Probably not. He’s busy, I’m busy, and while I did recently co-write a short story with my friend Dave Klecha, and that was fun, collaboration isn’t something I see myself doing a lot of. I’m frankly not of the temperament to do it, and I worry that I’d end up being an asshole to my collaborator. Certainly Brandon, with his slate of successful projects, wouldn’t have to put up with that; I’m not sure I’d want to make anyone else live through it either.

Daniel: Do you have any plans to continue Shadow War of The Night Dragons? Perhaps with an epilogue?

No plans at the moment, but you never know. If I did it, I wouldn’t tell people about it. It would just… show up.

MarkO: What do you make of Robert A. Heinlein?

I’m a fan! Will be all the rest of my life, too. I also recognize he’s in the process of slipping out of the day-to-day conversation of the genre, and becoming someone we discuss like we discuss Jules Verne and H.G. Welles. All things considered, this is not a bad thing for Heinlein, although I suspect it distresses some of his fans.

Araj: Do you plan on writing a full book based on The God Engines?

No. It’s already the right length.

Jordan Gray: What science fiction have you enjoyed recently? As a Person of Notoriety in science fiction, is that something you can answer?

I don’t have a problem telling people about the things I enjoy in the genre. I’m generally more circumspect about talking publicly about the things I don’t like because, yes, me slagging someone’s work could be seen as bigfooting them. I don’t need to do that.

JSto: John, I’d simply like to hear you expound on the often romanticized condition of a writer writing while falling in love, and what your experiences have been.

I’m not sure I wrote anything of note while falling in love, personally. I have three incidences of falling in love: I fell in love with my high school crush; I fell in love with my college girlfriend; I fell in love with my wife. In none of those cases is there any notable writing attached to it. As a pro writer, the fact of being in love with my life and being married is an obvious influence — it’s in Old Man’s War and Redshirts very clearly. But I think that’s different than what you’re asking. I’d have to fall in love again in order to answer your question. I’m not sure that would be great for my marriage.

Gray Othic: Would you ever consider writing a self-consciously ‘literary’ work?

Probably not, because I imagine I would get bored with it. Now, would I try writing in a style notably different than my usual one? Sure; I did it with The God Engines and “The Sagan Diary.” I think both of them are probably more “literary” than my usual output. The other possible answer to your question is whether I would write a novel or story set in contemporary time without genre themes, and the answer is, sure, if there was a story in that setting I wanted to tell. Right now there’s not.

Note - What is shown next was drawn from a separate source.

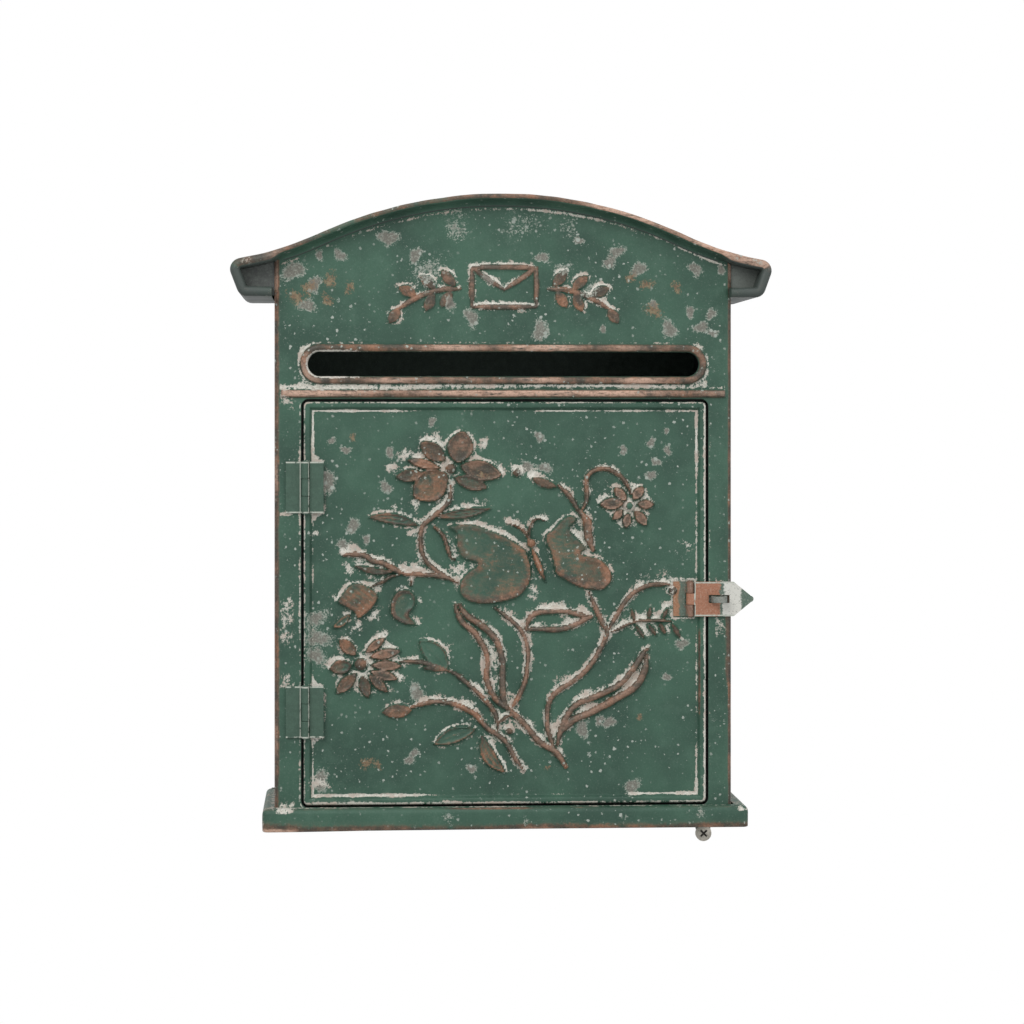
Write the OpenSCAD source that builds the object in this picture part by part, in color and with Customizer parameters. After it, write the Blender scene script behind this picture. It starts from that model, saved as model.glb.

David Karger: Do you believe that your writing can influence society for the better? Does the possibility of doing that influence your writing?

I think it’s possible that what I write can have influence, sure — I think my personal harassment policy for conventions played a significant role in getting conventions to develop and air those policies. But note that when I wrote about my personal policy, I wasn’t doing it to influence society, or even to force conventions to change their policies. I was just letting people know what my own standards were, and what I needed in order to attend a convention. I’m not ignorant that my words can have influence, but I also don’t sit down and say and now to mold the world in my image, either. Basically, I say what I want to say. If people want to sign on to that, great. If they don’t, that’s fine, too.